We went to the position indicated, which was about six or eight hundred yards from the enemy's line in the woods, with open, level ground between. They soon opened fire on us from a number of guns. The fire was at first rather wild, but it soon improved; and as the batteries were too far off for our arms, we dropped back a short distance and took up a less exposed position. The batteries made a corresponding change, and when their fire again became good, we fell back a second time and took a safer position. They again found a position from which they commanded us; we again moved back and got a position which afforded considerable protection to most of our line. Here we remained for a good while under the artillery fire. We had ourselves never fired a gun. The fire towards Fort Gregg ceased. I ran up a long hill and found that the fort had fallen, and at. the same time that the enemy's [194] infantry were advancing. Returning, I ordered the two regiments to a new position. Here I soon received an order from General Longstreet to take the Twentieth back across the creek and occupy some incomplete works that had been thrown up recently, leaving the Second to skirmish with the enemy and retard his advance as long as possible. This order was executed. The Second deployed, as skirmishers and kept the enemy's skirmishers in check for a long time, falling back slowly until they came to the hill next the creek. There they stopped and held the position all day. General Longstreet complimented them there on the field, as I was told.

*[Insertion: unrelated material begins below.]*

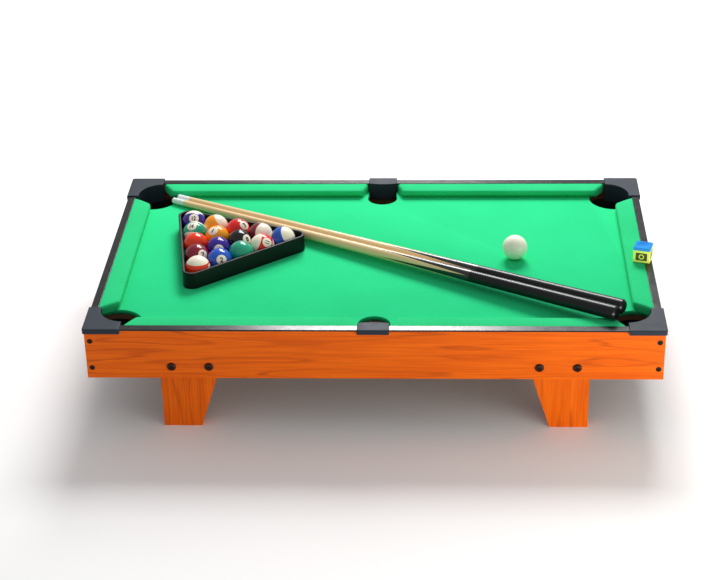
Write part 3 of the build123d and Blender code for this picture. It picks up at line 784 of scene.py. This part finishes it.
for number, (spot, pole) in FACINGS.items():
    name = f"ball_{number}"
    turn = ball_frame(spot, pole)
    striped = number > 8
    colour = BALL_COLOURS[number - 8 if striped else number]
    centre, radius = turned_ball(name, colour, turn, striped, True)
    both_sides = bmesh.new()
    for half_turn in (0, 180):
        side_turn = turn @ Matrix.Rotation(radians(half_turn), 4, "Z")
        digits = digits_mesh(number)
        for vertex in digits.verts:
            direction = Vector((radius / MM, vertex.co.x, vertex.co.y)).normalized()
            vertex.co = side_turn @ (direction * (radius / MM + DIGIT_RAISE)) + centre / MM
        part = bpy.data.meshes.new("part")
        digits.to_mesh(part)
        digits.free()
        both_sides.from_mesh(part)
        bpy.data.meshes.remove(part)
    raised = bmesh.ops.extrude_face_region(both_sides, geom=both_sides.faces[:])["geom"]
    for vertex in (g for g in raised if isinstance(g, bmesh.types.BMVert)):
        vertex.co += (vertex.co - centre / MM).normalized() * DIGIT_THICK
    bmesh.ops.recalc_face_normals(both_sides, faces=both_sides.faces)
    finish_piece(f"{name}_digits", both_sides, printed_black, name, sharp=180)

turned_ball("cue_ball", "#FBFCE6", ball_frame((0, 0), (0, 90)), False, False)

# ---- Cues -----------------------------------------------------------------------------------
# Two turned maple cues: a white moulded tip cap, a lacquered pale shaft, and a gloss black butt
# whose four points run up into the shaft.
CUES = ("front", "rear")
POINTS = 4
POINTS_START = 248.0
POINTS_END = 345.0
MAPLE_PALE = "#F4DAA8"
MAPLE_DEEP = "#DCB67C"
LACQUER_BLACK = "#0C0F12"
PORE_SIZE = (45.0, 0.9)


def cue_wood(cue, axis_start, axis_turn):
    """Lacquered maple with long fine pores, and black points spliced in from the butt."""
    material = start_material(f"lacquered_maple_{cue}")
    position = add_node(material, "ShaderNodeTexCoord", {}).node.outputs["Object"]
    local = add_node(
        material,
        "ShaderNodeMapping",
        {"Vector": position, "Location": axis_start, "Rotation": axis_turn},
        vector_type="TEXTURE",
    )
    stretched = add_node(
        material, "ShaderNodeMapping", {"Vector": local, "Scale": grain_scale("X", PORE_SIZE)}
    )
    pores = add_node(material, "ShaderNodeTexNoise", {"Vector": stretched, "Scale": 1.0, "Detail": 4.0})
    wood = add_node(
        material,
        "ShaderNodeMix",
        {"Factor": pores, "A": linear(MAPLE_DEEP), "B": linear(MAPLE_PALE)},
        data_type="RGBA",
    )
    split = add_node(material, "ShaderNodeSeparateXYZ", {"Vector": local}).node
    angle = add_node(
        material, "ShaderNodeMath", {0: split.outputs["Y"], 1: split.outputs["Z"]}, operation="ARCTAN2"
    )
    quarter = add_node(
        material, "ShaderNodeMath", {0: angle, 1: POINTS / (2 * pi)}, operation="MULTIPLY"
    )
    from_point = add_node(material, "ShaderNodeMath", {0: quarter, 1: 0.5}, operation="PINGPONG")
    wide = add_node(
        material,
        "ShaderNodeMapRange",
        {"Value": split.outputs["X"], 1: POINTS_START * MM, 2: POINTS_END * MM, 3: 0.0, 4: 0.5},
    )
    in_point = add_node(material, "ShaderNodeMath", {0: from_point, 1: wide}, operation="LESS_THAN")
    colour = add_node(
        material,
        "ShaderNodeMix",
        {"Factor": in_point, "A": wood, "B": linear(LACQUER_BLACK)},
        data_type="RGBA",
    )
    surface = add_node(
        material,
        "ShaderNodeBsdfPrincipled",
        {"Base Color": colour, "Roughness": 0.3, "IOR": 1.5, "Coat Weight": 0.4, "Coat Roughness": 0.1},
    )
    add_node(material, "ShaderNodeOutputMaterial", {"Surface": surface})
    return material


black_lacquer = start_material("gloss_black_lacquer")
lacquer_position = add_node(black_lacquer, "ShaderNodeTexCoord", {}).node.outputs["Object"]
orange_peel = add_node(
    black_lacquer, "ShaderNodeTexNoise", {"Vector": lacquer_position, "Scale": 1 / (1.5 * MM), "Detail": 1.0}
)
peel_bump = add_node(
    black_lacquer, "ShaderNodeBump", {"Height": orange_peel, "Strength": 0.15, "Distance": 0.03 * MM}
)
lacquer_surface = add_node(
    black_lacquer,
    "ShaderNodeBsdfPrincipled",
    {
        "Base Color": linear(LACQUER_BLACK),
        "Roughness": 0.28,
        "IOR": 1.5,
        "Specular IOR Level": 0.3,
        "Normal": peel_bump,
    },
)
add_node(black_lacquer, "ShaderNodeOutputMaterial", {"Surface": lacquer_surface})
white_cap = moulded_plastic("white_moulded_tip", "#E4EBEA", 0.35, 0.1)
for cue in CUES:
    tip_low, tip_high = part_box(f"{cue}_cue_tip")
    butt_low, butt_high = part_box(f"{cue}_cue_butt")
    start = Vector((tip_low.x, tip_high.y, (tip_low.z + tip_high.z) / 2))
    end = Vector((butt_high.x, butt_low.y, (butt_low.z + butt_high.z) / 2))
    axis = (end - start).normalized()
    finish_nodes([f"{cue}_cue_tip"], white_cap)
    finish_nodes([f"{cue}_cue_shaft"], cue_wood(cue, start, axis.to_track_quat("X", "Z").to_euler()))
    finish_nodes([f"{cue}_cue_butt"], black_lacquer)

# ---- Chalk ----------------------------------------------------------------------------------
# A pressed block of blue cue chalk, dished by use, in a paper wrapper pasted round its sides.
CHALK_BLUE = "#3FA2F2"
PAPER_LIME = "#E8FA6C"
pressed_chalk = start_material("pressed_blue_chalk")
chalk_position = add_node(pressed_chalk, "ShaderNodeTexCoord", {}).node.outputs["Object"]
dust = add_node(
    pressed_chalk,
    "ShaderNodeTexNoise",
    {"Vector": chalk_position, "Scale": 1 / (0.6 * MM), "Detail": 5.0},
)
chalk_colour = add_node(
    pressed_chalk,
    "ShaderNodeMix",
    {"Factor": dust, "A": linear("#2C86DA"), "B": linear(CHALK_BLUE)},
    data_type="RGBA",
)
chalk_bump = add_node(
    pressed_chalk, "ShaderNodeBump", {"Height": dust, "Strength": 0.7, "Distance": 0.15 * MM}
)
chalk_surface = add_node(
    pressed_chalk,
    "ShaderNodeBsdfPrincipled",
    {"Base Color": chalk_colour, "Roughness": 0.95, "Specular IOR Level": 0.1, "Normal": chalk_bump},
)
add_node(pressed_chalk, "ShaderNodeOutputMaterial", {"Surface": chalk_surface})
finish_nodes(["chalk"], pressed_chalk)

CHALK_SIDE = 15.5
CHALK_TURN = radians(-15.7)
LABEL_HEIGHT = 11.9
PAPER = 0.12
PAPER_CORNER = 0.45
OLIVE_PRINT = "#2C2E06"
PRINT_MIDDLE = 5.9
PANEL_HALF = (5.3, 3.9)
RING = (1.6, 2.5)
printed_paper = start_material("printed_lime_paper")
chalk_low, chalk_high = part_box("chalk")
chalk_middle = (chalk_low + chalk_high) / 2
chalk_middle.z = chalk_low.z
paper_position = add_node(printed_paper, "ShaderNodeTexCoord", {}).node.outputs["Object"]
paper_place = add_node(
    printed_paper,
    "ShaderNodeMapping",
    {
        "Vector": paper_position,
        "Location": chalk_middle,
        "Rotation": (0, 0, CHALK_TURN),
        "Scale": (MM, MM, MM),
    },
    vector_type="TEXTURE",
)
paper_axes = add_node(printed_paper, "ShaderNodeSeparateXYZ", {"Vector": paper_place}).node
sideways = [
    add_node(printed_paper, "ShaderNodeMath", {0: paper_axes.outputs[axis]}, operation="ABSOLUTE")
    for axis in "XY"
]
along_side = add_node(
    printed_paper, "ShaderNodeMath", {0: sideways[0], 1: sideways[1]}, operation="MINIMUM"
)
from_middle = add_node(
    printed_paper, "ShaderNodeMath", {0: paper_axes.outputs["Z"], 1: PRINT_MIDDLE}, operation="SUBTRACT"
)
up_down = add_node(printed_paper, "ShaderNodeMath", {0: from_middle}, operation="ABSOLUTE")
within = []
squares = []
for distance, limit in zip((along_side, up_down), PANEL_HALF):
    within.append(
        add_node(printed_paper, "ShaderNodeMath", {0: distance, 1: limit}, operation="LESS_THAN")
    )
    squares.append(
        add_node(printed_paper, "ShaderNodeMath", {0: distance, 1: distance}, operation="MULTIPLY")
    )
panel = add_node(printed_paper, "ShaderNodeMath", {0: within[0], 1: within[1]}, operation="MULTIPLY")
from_centre = add_node(printed_paper, "ShaderNodeMath", {0: squares[0], 1: squares[1]}, operation="ADD")
past_hole = add_node(
    printed_paper, "ShaderNodeMath", {0: from_centre, 1: RING[0] ** 2}, operation="GREATER_THAN"
)
before_rim = add_node(
    printed_paper, "ShaderNodeMath", {0: from_centre, 1: RING[1] ** 2}, operation="LESS_THAN"
)
ring = add_node(printed_paper, "ShaderNodeMath", {0: past_hole, 1: before_rim}, operation="MULTIPLY")
printed_shape = add_node(printed_paper, "ShaderNodeMath", {0: panel, 1: ring}, operation="SUBTRACT")
speckle = add_node(
    printed_paper, "ShaderNodeTexNoise", {"Vector": paper_place, "Scale": 3.0, "Detail": 3.0}
)
coverage = add_node(printed_paper, "ShaderNodeMapRange", {"Value": speckle, 3: 0.85, 4: 1.05})
ink = add_node(
    printed_paper, "ShaderNodeMath", {0: printed_shape, 1: coverage}, operation="MULTIPLY"
)
paper_colour = add_node(
    printed_paper,
    "ShaderNodeMix",
    {"Factor": ink, "A": linear(PAPER_LIME), "B": linear(OLIVE_PRINT)},
    data_type="RGBA",
)
paper_surface = add_node(
    printed_paper, "ShaderNodeBsdfPrincipled", {"Base Color": paper_colour, "Roughness": 0.6}
)
add_node(printed_paper, "ShaderNodeOutputMaterial", {"Surface": paper_surface})
wrapper = bmesh.new()
bmesh.ops.create_cube(wrapper, size=1.0)
outside = CHALK_SIDE + 2 * PAPER
bmesh.ops.scale(wrapper, vec=(outside, outside, LABEL_HEIGHT), verts=wrapper.verts)
upright = [e for e in wrapper.edges if abs(e.verts[0].co.z - e.verts[1].co.z) > 1]
bmesh.ops.bevel(
    wrapper,
    geom=upright,
    offset=PAPER_CORNER,
    segments=3,
    profile=0.5,
    affect="EDGES",
    material=-1,
    clamp_overlap=True,
)
open_ends = [f for f in wrapper.faces if abs(f.normal.z) > 0.9]
bmesh.ops.delete(wrapper, geom=open_ends, context="FACES")
bmesh.ops.solidify(wrapper, geom=wrapper.faces, thickness=PAPER)
wrapper_middle = chalk_middle / MM + Vector((0, 0, LABEL_HEIGHT / 2))
place = Matrix.Translation(wrapper_middle) @ Matrix.Rotation(CHALK_TURN, 4, "Z")
bmesh.ops.transform(wrapper, matrix=place, verts=wrapper.verts)
finish_piece("chalk_wrapper", wrapper, printed_paper, "chalk", sharp=30)

# ---- Floor, light and camera ----------------------------------------------------------------
# A plain white floor under an even pale sky. A large softbox stands behind at the right, a smaller
# one further back lights the rails, and a low warm strip stands at the front right.
FLOOR_HALF = 4.0
SKY_STRENGTH = 0.48
LENS = 95.0
CAMERA_AT = (0.0631, -1.5882, 0.9195)
CAMERA_YAW = 2.93
CAMERA_PITCH = 28.38
CAMERA_ROLL = -1.31
scene = bpy.context.scene
scene.view_settings.view_transform = "Standard"
floor_paint = start_material("white_floor")
floor_surface = add_node(
    floor_paint, "ShaderNodeBsdfPrincipled", {"Base Color": linear("#FAFAFA"), "Roughness": 0.9}
)
add_node(floor_paint, "ShaderNodeOutputMaterial", {"Surface": floor_surface})
ground = bmesh.new()
bmesh.ops.create_grid(ground, x_segments=1, y_segments=1, size=FLOOR_HALF)
ground_mesh = bpy.data.meshes.new("floor")
ground.to_mesh(ground_mesh)
ground.free()
ground_mesh.materials.append(floor_paint)
floor = bpy.data.objects.new("floor", ground_mesh)
scene.collection.objects.link(floor)


def soft_light(name, place, target, size, watts, colour):
    """A rectangular softbox that faces a target."""
    lamp = bpy.data.lights.new(name, "AREA")
    lamp.shape = "RECTANGLE"
    lamp.size, lamp.size_y = size
    lamp.energy = watts
    lamp.color = linear(colour)[:3]
    stand = bpy.data.objects.new(name, lamp)
    stand.location = place
    stand.rotation_euler = (Vector(target) - Vector(place)).to_track_quat("-Z", "Y").to_euler()
    stand.visible_camera = False
    scene.collection.objects.link(stand)


soft_light("key_softbox", (0.2, 1.1, 1.3), (0, 0, 0.1), (0.8, 0.5), 24, "#FFFFFF")
soft_light("rail_softbox", (-0.06, 1.5, 1.06), (0, -0.15, 0.1), (0.42, 0.3), 9, "#FFFFFF")
soft_light("low_strip_softbox", (0.55, -0.55, 0.075), (0.12, -0.1, 0.075), (0.5, 0.1), 2.8, "#FFF8EC")

studio = bpy.data.worlds.new("pale_studio")
studio.use_nodes = True
studio.node_tree.nodes["Background"].inputs["Color"].default_value = linear("#FFFFFF")
studio.node_tree.nodes["Background"].inputs["Strength"].default_value = SKY_STRENGTH
scene.world = studio

lens = bpy.data.cameras.new("camera")
lens.lens = LENS
lens.sensor_width = 36.0
lens.clip_end = 20.0
camera = bpy.data.objects.new("camera", lens)
aim = Matrix.Rotation(radians(CAMERA_YAW), 4, "Z") @ Matrix.Rotation(radians(90 - CAMERA_PITCH), 4, "X")
level = Matrix.Translation(CAMERA_AT) @ aim
camera.matrix_world = level @ Matrix.Rotation(radians(CAMERA_ROLL), 4, "Z")
scene.collection.objects.link(camera)
scene.camera = camera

The Twentieth crossed the creek and entered the works, where they received the fire of the enemy's artillery for some time. His advancing infantry began to show itself in long lines on the opposite side of the creek; but about this time, say 4 P. M., the other troops of Field's division were arriving and getting into position on my right and left and entrenching themselves. The enemy's infantry seeing this, halted; nor did it advance afterwards. A retreat for the army was secured.

The Second Georgia was commanded by Captain Thomas Chaffin; the Twentieth, by Captain Little. The number of officers and men in the former was about one hundred; in the latter, about one hundred and fifty or one hundred and sixty. What was the loss was never reported to me, but it was not large. Both officers and men evinced a perfect appreciation of the situation and of the object to be accomplished, and executed every movement with promptitude, order and decision. We were the last to leave the line on the retreat — leaving it about midnight. All was done under the immediate eye of General Longstreet, who rode “the colt” everywhere, frequently in front of the line, up and down, with grand unconcern. I never saw anything like it in the war; it was the talk of all.

Field's division in the retreat was some times in the front, some times in the rear. At Farmville it had a sharp affair with the enemy, in which Anderson's brigade made several hundred prisoners. Benning's brigade was not actively engaged. The affair was quite a success.

At Appomattox Courthouse the division was in the rear, with the enemy close up. Its organization was perfect, and it was not at all demoralized. I saw many men with tears streaming from their eyes when it was known that Lee had surrendered. They gathered in groups and debated the question whether we should [195] not cut our way out and escape. Most of them were in favor of the attempt. They only waited for a word from me; but I would not give it. On the contrary, I urged them to acquiesce.

I do not remember the number we surrendered. It was between six hundred and seven hundred, men and officers. I do, however, well remember one thing — that not more than four men had been lost as stragglers during the trying march from Petersburg; and I can say almost, if not quite as much for every brigade in the division.

I never made any official report of these events.